Adversity is good for networking but in limited doses

By Alan Titchall, managing editor, Contrafed Publishing.
The lockdown came hard and fast but, unless we had applied the sort of border control imposed in war time, which this Government would not be capable of, it was predictable.

It’s not just our vaccination roll-out has been so ponderous, the country is taking a very different approach to the rest of the world in trying to eliminate Covid rather than suppress and contain it.

As political commentator Peter Dunne observed last month, our Government is on its own ignoring the pandemic responses other countries have adopted. Its prime focus is on the health impacts of the virus, with little regard for the wider social and economic impacts, in the knowledge that our over-stretched health system can’t cope with a mass pandemic. A recent international report placed New Zealand with the second lowest number of intensive care beds per capita in the OECD, with only Mexico below it.

Until August 17 2021 New Zealand was the “last man standing” with its elimination strategy, while international experts called for an entirely different approach to dealing with the Delta variant, acknowledging spread of the virus throughout the entire population could not be stopped and vaccination will not produce a herd immunity, and monitoring people with mild symptoms was no longer helpful. They say the focus needs to shift to dealing with those people who become seriously unwell because of the virus, not just recording the numbers of cases in the community.

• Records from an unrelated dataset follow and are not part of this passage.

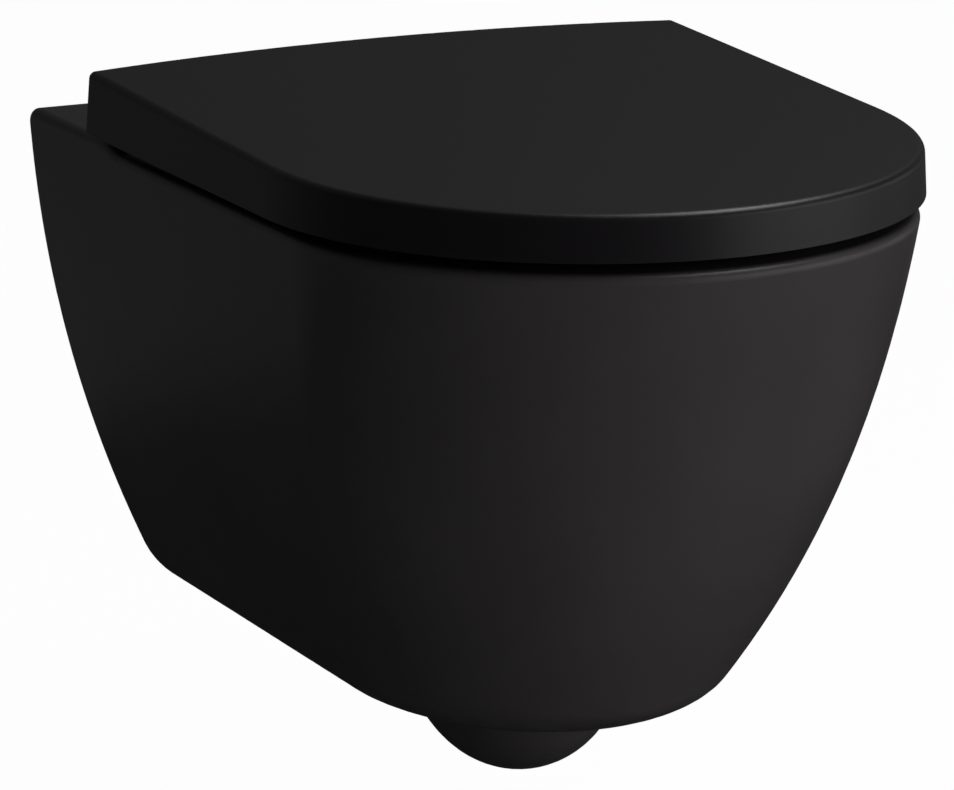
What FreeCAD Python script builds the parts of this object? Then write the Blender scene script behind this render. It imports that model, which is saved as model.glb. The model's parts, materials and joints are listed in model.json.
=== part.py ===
"""Wall hung rimless toilet with a wrap-over soft-close seat, in millimetres.

Frame: X to the right of a person facing the toilet, +Y into the wall, +Z up.
The origin is the middle of the two wall bolts, on the wall face (y = 0).
Heights named *_z are measured from the origin; the ceramic rim is at RIM_Z.
"""
import FreeCAD, Part
import math
import os

V = FreeCAD.Vector
X_AXIS = V(1, 0, 0)
Y_AXIS = V(0, 1, 0)
Z_AXIS = V(0, 0, 1)

# ---- driving dimensions: connections to the wall frame ----
BOLT_SPACING = 180.0        # between the two M12 wall rods
BOLT_HOLE_R = 6.5
INLET_Z = 35.0              # flush pipe above the rods
INLET_R = 27.5              # socket for a 55 mm flush pipe
OUTLET_Z = -100.0           # waste horn below the rods
OUTLET_R = 51.0             # horn outside radius, for a 102 mm connector
HORN_LENGTH = 40.0
HORN_GAP = 12.0             # the horn stops this far short of the wall
HORN_SKIN = 8.0
HORN_FLOOR = 2.0            # thickness left at the horn's inner end
INLET_BOSS_R = 40.0
INLET_BOSS_LENGTH = 72.0
INLET_GAP = 2.0             # the boss stops this far short of the wall
INLET_DEPTH = 50.0          # of the socket, from the wall

# ---- driving dimensions: wall fixing ----
SLEEVE_HALF_WIDTH = 34.0    # square ceramic sleeve round one bracket
SLEEVE_HALF_HEIGHT = 33.0
SLEEVE_DEPTH = 112.0
SLEEVE_WEB_X = 162.0        # its web ends inside the flank
SLEEVE_WEB_DEPTH = 70.0
SLEEVE_WEB_HALF = 9.0
POCKET_HALF_WIDTH = 24.0    # hole of the sleeve, open at both ends
POCKET_HALF_HEIGHT = 20.5
KEY_HOLE_R = 9.0            # way down for the key and the screw head
SCREW_HOLE_R = 5.0
BRACKET_HALF_WIDTH = 23.0
BRACKET_HALF_HEIGHT = 20.0
BRACKET_DEPTH = 100.0
BRACKET_EDGE = 4.0
SCREW_R = 4.0               # M8
SCREW_HEAD_R = 6.0
SCREW_HEAD_HEIGHT = 8.0
SCREW_LENGTH = 66.0
NUT_HALF = 11.0
NUT_HEIGHT = 7.0

# ---- driving dimensions: ceramic ----
HALF_WIDTH = 180.0
PROJECTION = 538.0          # wall to the tip of the rim
RIM_Z = 82.0
DECK_RISE = 4.5             # the rear deck stands this much above the rim
DECK_END = 106.0            # distance from the wall where the deck starts to fall
DECK_FALL = 30.0            # length of the fall from the deck to the rim
DECK_FALL_EASE = 0.45       # how softly it starts and ends, as a share of its length
DECK_LAND = 4.0             # the rim's thickness starts this far past the deck's end
RIM_EDGE = 5.0              # radius of the outer edge of the rim
REAR_EDGE = 9.0             # radius where the deck meets the wall
SKIN = 13.0                 # ceramic thickness of the skirt
SIDE_LEAN = 0.0726          # slope of the flank at the rim
SIDE_CURVE = 0.00066        # and how fast it draws in below: square
SIDE_TUCK = 2.53e-7         # and cube of the depth
NOSE_LEAN = 0.2461          # slope of the front at the rim
NOSE_TUCK = 2.70e-6         # and how fast it draws in: cube of the depth
NOSE_SHARE = 0.32           # half-ellipse front as a share of the projection
FLANK_DEPTH = 264.8         # flank ends and the bottom rounding starts, at the wall
BOTTOM_ROUND_Z = 28.0
BOTTOM_ROUND_SIDE = 20.0
BOTTOM_ROUND_NOSE = 65.5
BOTTOM_TILT = 0.82          # degrees that the underside falls towards the front
FLANK_STEPS = 4
BOTTOM_ANGLES = (0, 10, 25, 42, 60, 77, 90)     # degrees along the bottom rounding

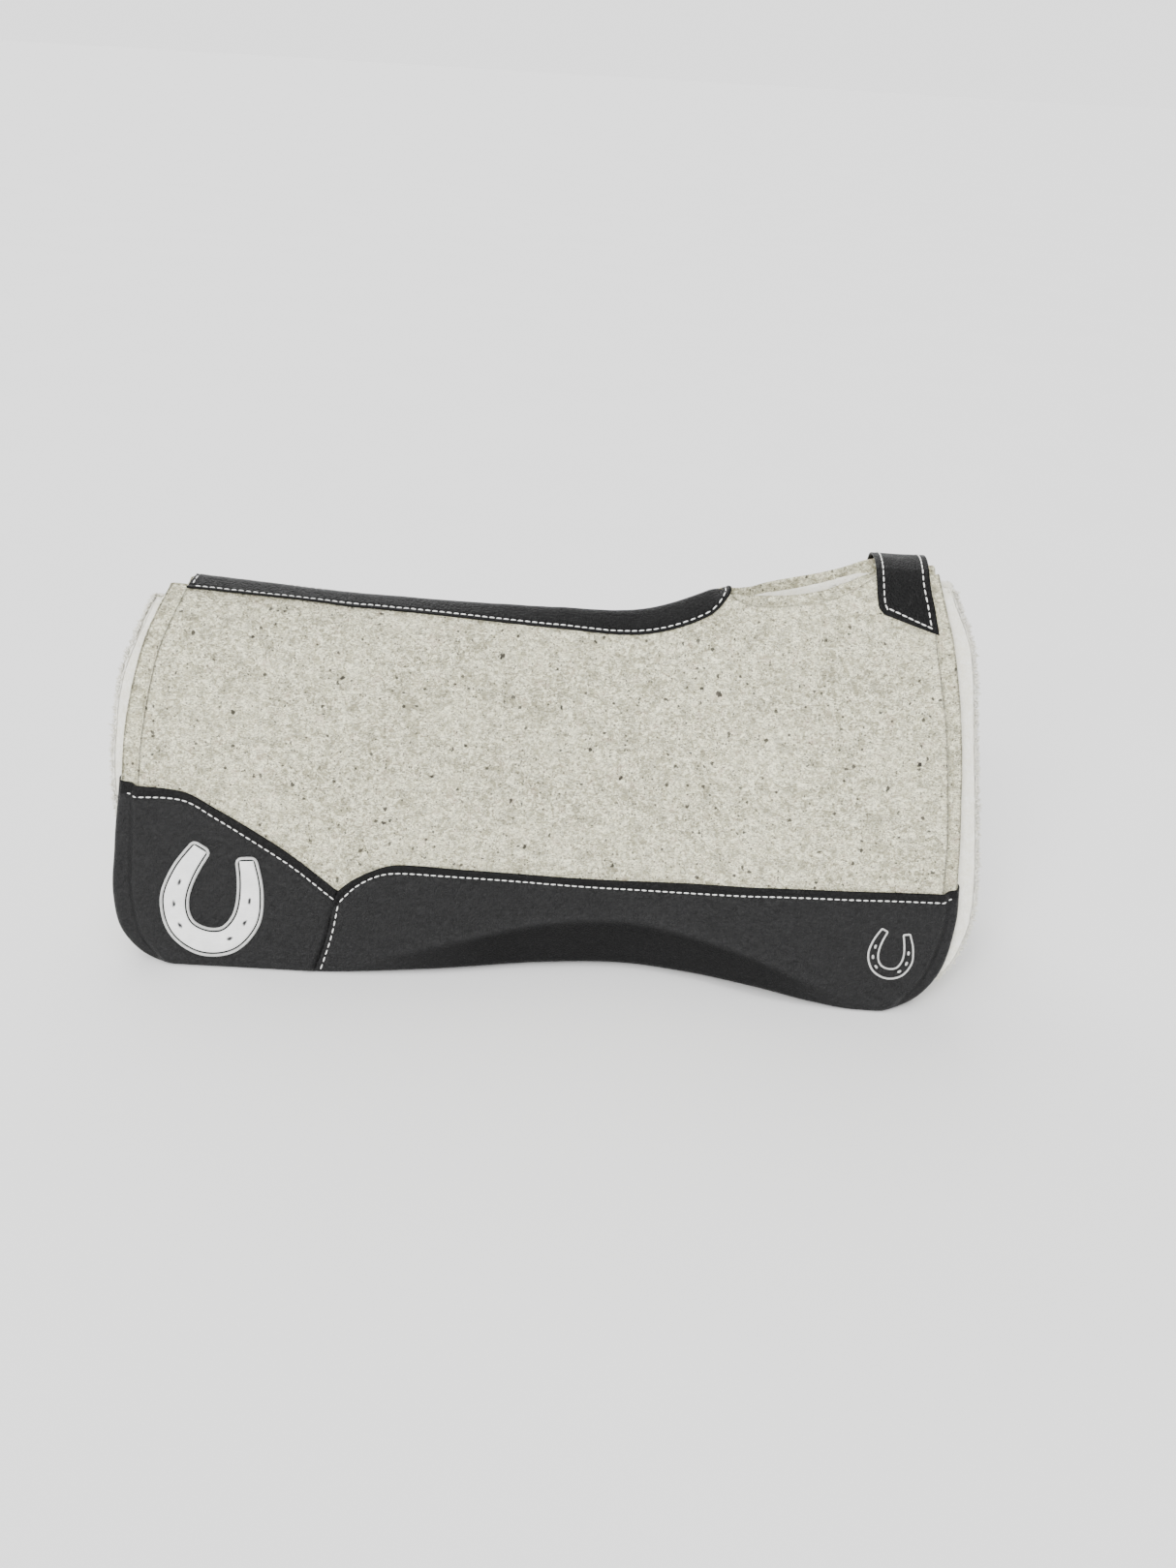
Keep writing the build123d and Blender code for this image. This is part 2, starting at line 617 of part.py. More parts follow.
right_pieces = [
    panel(OUTER_FELT, OUTER_RUNS, OUTER_RIM, "outer_felt"),
    panel(INNER_FELT, INNER_RUNS, INNER_RIM, "inner_felt"),
    panel(FLEECE, FLEECE_RUNS, FLEECE_RIM, "fleece_lining"),
    wear_leather(rear_region, "rear_wear_leather"),
    wear_leather(front_region, "front_wear_leather"),
    emblem(patch.sketch, *BIG_SHOE_PLACE, "rear_emblem_patch"),
    emblem(edging(BIG_SHOE, *BIG_EDGING), *BIG_SHOE_PLACE, "rear_emblem_edging"),
    front_emblem(),
    stitches(stitch_frames(REAR_ROW, ON_WEAR_LEATHER), "rear_leather_stitches"),
    stitches(stitch_frames(FRONT_ROW, ON_WEAR_LEATHER), "front_leather_stitches"),
    stitches(stitch_frames(SEAM_ROW, ON_WEAR_LEATHER), "leather_seam_stitches"),
    stitches(
        stitch_frames(SPINE_ROW, ON_TRIM_LEATHER, True) + stitch_frames(SPINE_END_ROW, ON_TRIM_LEATHER, True),
        "spine_stitches",
    ),
    stitches([f for row in STRAP_ROWS for f in stitch_frames(row, ON_TRIM_LEATHER)], "strap_stitches"),
]

# ---------------------------------------------------------------- write every piece
for piece in right_pieces:
    name = piece.label
    piece.label = "right_" + name
    export_step(piece, f"parts/right_{name}.step")
    with BuildPart() as mirrored:
        mirror(piece, about=Plane.XZ)
    mirrored.part.label = "left_" + name
    export_step(mirrored.part, f"parts/left_{name}.step")

shared_pieces = [
    make_spine_leather(),
    make_wither_strap(),
    stitches(strap_bridge_frames(), "strap_bridge_stitches"),
    make_seam_thread(),
]
for piece in shared_pieces:
    export_step(piece, f"parts/{piece.label}.step")
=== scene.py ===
from functools import partial
from math import cos, pi, radians, sin

import bpy
import numpy as np
from mathutils import Matrix, Vector


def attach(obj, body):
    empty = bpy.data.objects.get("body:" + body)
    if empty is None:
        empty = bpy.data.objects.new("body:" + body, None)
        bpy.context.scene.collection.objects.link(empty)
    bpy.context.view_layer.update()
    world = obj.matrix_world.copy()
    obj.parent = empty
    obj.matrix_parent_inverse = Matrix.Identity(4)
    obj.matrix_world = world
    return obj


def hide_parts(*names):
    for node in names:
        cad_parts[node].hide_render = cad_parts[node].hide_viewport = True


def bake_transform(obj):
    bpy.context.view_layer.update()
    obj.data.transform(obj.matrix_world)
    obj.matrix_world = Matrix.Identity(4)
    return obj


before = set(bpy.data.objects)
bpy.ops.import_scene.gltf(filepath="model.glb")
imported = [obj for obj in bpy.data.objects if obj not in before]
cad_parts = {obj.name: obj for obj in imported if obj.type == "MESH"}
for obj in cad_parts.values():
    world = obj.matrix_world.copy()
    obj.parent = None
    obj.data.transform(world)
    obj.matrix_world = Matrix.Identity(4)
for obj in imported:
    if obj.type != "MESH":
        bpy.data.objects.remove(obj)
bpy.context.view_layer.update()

# The pad's shape is worked out in millimetres for the right side (y < 0) and mirrored for the left one.
MM = 0.001
MIRROR = (1, -1, 1)

# ---------------------------------------------------------------- the pad's surface
SHOULDER_RADIUS, FLANK, CURL_RADIUS = 80.0, radians(73), 45.0
# x, height of the crest, roof slope, straight roof, height of the crease, curl below it
SECTIONS = np.array([
    (-410, 337, 12, 0, 0, 0),
    (-300, 330, 11.5, 0, 0, 0),
    (-200, 323.5, 11, 0, 6, 0),
    (-100, 321.5, 15, 0, 28, 10),
    (0, 322, 26, 0, 49, 18),
    (80, 325.5, 33, 2, 54, 20),
    (145, 350.5, 37, 10, 48, 18),
    (205, 386, 38, 25, 40, 14),
    (265, 400, 38, 28, 20, 7),
    (330, 402, 38, 28, 4, 0),
    (410, 402, 38, 28, 0, 0),
], float)
TABLE_X = np.arange(-430.0, 431.0)


def cubic(t, span, first, last, first_slope, last_slope):
    """From first to last as t goes from 0 to 1 along a span, with those slopes at its ends."""
    return (
        (2 * t**3 - 3 * t**2 + 1) * first
        + (3 * t**2 - 2 * t**3) * last
        + span * ((t**3 - 2 * t**2 + t) * first_slope + (t**3 - t**2) * last_slope)
    )


def hermite(knots, values, at):
    """A smooth curve through (knots, values), held at its end values outside them."""
    knots, values = np.asarray(knots, float), np.asarray(values, float)
    at = np.clip(at, knots[0], knots[-1])
    i = np.clip(np.searchsorted(knots, at, side="right") - 1, 0, len(knots) - 2)
    order = np.arange(len(knots))
    low, high = np.maximum(order - 1, 0), np.minimum(order + 1, len(knots) - 1)
    slope = (values[high] - values[low]) / (knots[high] - knots[low])
    span = knots[i + 1] - knots[i]
    return cubic((at - knots[i]) / span, span, values[i], values[i + 1], slope[i], slope[i + 1])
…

“Unless it really is the Government’s intention to keep New Zealand in a semi-permanent state of isolation and periodic lockdown, which no rational human being would accept as logical or reasonable, it is time for a serious rethink of our Covid approach, based on the latest international evidence,” said Dunne before the recent level four lockdown.

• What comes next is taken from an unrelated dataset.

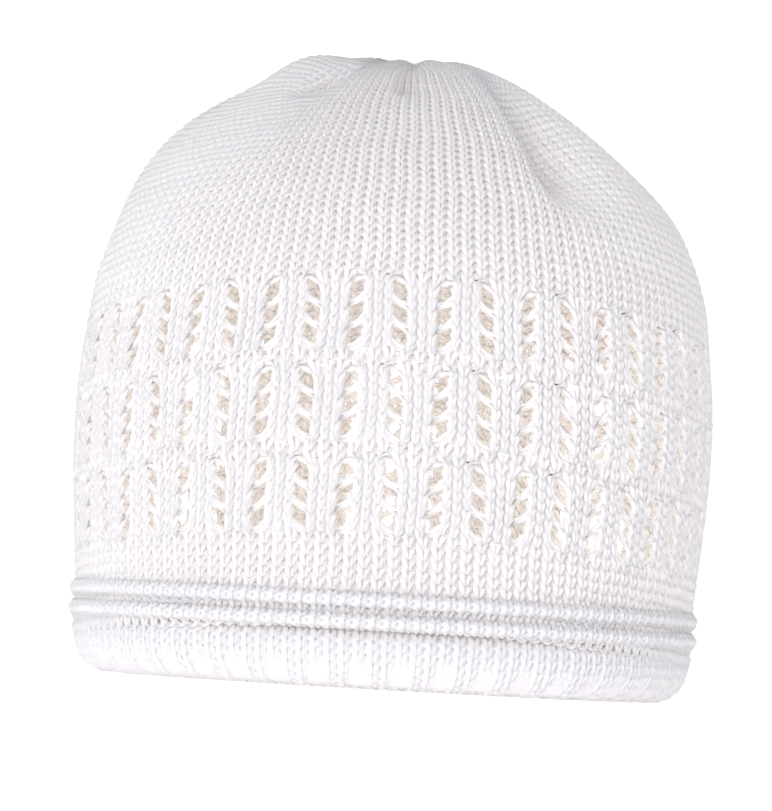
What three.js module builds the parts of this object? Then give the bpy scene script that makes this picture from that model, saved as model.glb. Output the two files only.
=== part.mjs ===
// A knitted sleeping cap in white cotton: a round body with a gathered crown and an openwork
// lace band, two rolled welts below it, and a brim whose hem turns in under itself.
// Millimetres, +Z up. The cap stands on its hem at z = 0, with the origin in the middle of the
// opening. The front faces -Y and the wearer's left side is +X.
import * as THREE from "three";

// Driving sizes
const capWidth = 172; // outside, at the fullest part
const capDepth = 182; // front to back there
const shoulderHeight = 101.4; // where the sides start to close in
const crownRise = 67.8; // from there to the highest puff
const laceBandHeight = 68; // at the front, as the next one
const plainBandHeight = 11.4; // stocking stitch between the lace and the welts
const weltHeight = 5;
const weltReach = 1.8; // how far a welt stands out from the body
const brimHeight = 14;
const brimTurnIn = 13; // how far the hem turns in under the brim
const knitWall = 2.2; // one layer of knitting
const pieceGap = 0.3;

const laceColumns = 48; // alternate columns lean left and right
const laceTiers = 3;
const slotLength = 16.5; // three eyelets in a row
const slotWidth = 3.6;
const slotEndWidth = 1.6;
const slotSlant = 1.8; // how far a slot's top leans past its foot
const laceFootSag = 6; // how much lower than at the front the lace starts at the sides
const laceTopSag = 9; // and how much lower it ends there
const foldDepth = 9; // the deepest fold of the crown
const pitDepth = 9; // how far the gather sinks below the puffs
const pleatCount = 12; // small pleats around the gather
const pleatDepth = 0.8;
const scallopDepth = 1.1; // notches along the hem, one for each lace column

const halfWidth = capWidth / 2;
const halfDepth = capDepth / 2;
const hemWidth = 0.967; // a share of the cap's width
const crownColumns = laceColumns; // points around the crown, half as many as around the lace
const crownRows = 15;
const crownRowCrowding = 1.2; // over 1, the crown's rows come closer together near the gather
const lowerWeltFoot = brimHeight + pieceGap;
const upperWeltFoot = lowerWeltFoot + weltHeight + pieceGap;
const bodyFoot = upperWeltFoot + weltHeight + pieceGap;
const laceTop = plainBandHeight + laceBandHeight; // above the body's foot, along the knitting

// The body's outline from its foot to the shoulder.
// up is a share of that height, wide a share of the cap's half width.
const sideOutline = [
  { up: 0, wide: hemWidth },
  { up: 0.2, wide: 0.983 },
  { up: 0.38, wide: 0.995 },
  { up: 0.56, wide: 1 },
  { up: 0.74, wide: 0.995 },
  { up: 0.9, wide: 0.979 },
];

// The crown's outline above the shoulder. up is a share of the crown's rise.
const crownOutline = [
  { up: 0.04, wide: 0.964 },
  { up: 0.15, wide: 0.942 },
  { up: 0.27, wide: 0.906 },
  { up: 0.4, wide: 0.852 },
  { up: 0.53, wide: 0.776 },
  { up: 0.67, wide: 0.668 },
  { up: 0.79, wide: 0.548 },
  { up: 0.89, wide: 0.418 },
  { up: 0.955, wide: 0.3 },
  { up: 0.99, wide: 0.215 },
  { up: 1, wide: 0.15 },
];

// The gather at the top: down is a share of the pit's depth.
const pitOutline = [
  { down: 0.12, wide: 0.1 },
  { down: 0.5, wide: 0.062 },
  { down: 0.88, wide: 0.035 },
  { down: 1, wide: 0 },
];

// Folds that run down from the gather. turn is degrees from the front towards +X. sink is a share
// of foldDepth, below 0 where the knitting puffs out. before and after are the fold's half widths
// in degrees on the sides of lesser and greater turn. low, deep and high are the shares of the
// crown's arc where it starts, is deepest and has run out.
const folds = [
  { turn: 34, sink: 1.3, before: 5, after: 12, low: 0.14, deep: 0.38, high: 0.74 },
  { turn: -34, sink: 1.3, before: 7, after: 4.5, low: 0.5, deep: 0.62, high: 0.76 },
  { turn: -8, sink: 0.25, before: 22, after: 24, low: 0.62, deep: 0.78, high: 0.9 },
  { turn: -3, sink: 0.4, before: 3.5, after: 6, low: 0.5, deep: 0.6, high: 0.74 },
  { turn: -66, sink: -0.4, before: 15, after: 15, low: 0.52, deep: 0.71, high: 0.86 },
  { turn: -100, sink: -0.65, before: 30, after: 24, low: 0.08, deep: 0.4, high: 0.88 },
  { turn: 86, sink: 0.7, before: 20, after: 24, low: 0.2, deep: 0.6, high: 0.95 },
  { turn: 128, sink: 0.6, before: 10, after: 16, low: 0.25, deep: 0.6, high: 0.93 },
  { turn: 178, sink: 0.42, before: 22, after: 24, low: 0.35, deep: 0.78, high: 0.98 },
  { turn: 222, sink: 0.62, before: 10, after: 17, low: 0.22, deep: 0.58, high: 0.93 },
];

// A welt's rolled outside, from its foot up. out is a share of weltReach.
const weltOutside = [
  { out: -0.5, up: 0 },
  { out: 0.55, up: 0.14 },
  { out: 1, up: 0.5 },
  { out: 0.55, up: 0.86 },
  { out: -0.5, up: 1 },
];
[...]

“Bluntly, the hundreds of troops currently being used to enforce the failing MIQ system would have been far better utilised building temporary field hospitals to boost intensive care capacity,” he said.

“The challenge for the Government is whether it will continue to cling to the elimination strategy other countries have abandoned, or whether it is sufficiently adept to refresh its approach in line with the latest evidence now being amassed in the rest of the world.”

Whether the Government can pull its elimination trick again, remained to be seen at print time.

Meanwhile, the September issue of Contractor magazine will be out as usual very soon, with plenty of discussion of civil contracting from procurement to national politics, to recruiting and other challenges we face ahead together.

At least the conference season was out of the way for all sectors before the L4 lcokdown, apart from heavy haulage. I attended both the AQA/IOQ and CCNZ conferences in the capital. One marred by hurricane-force winds and the other by a bomb scare. However, absence and adversity certainly prove good for networking, and I can’t remember conferences so ‘social’.

 

Meantime, keep well, keep positive. Kia mau, kia pai.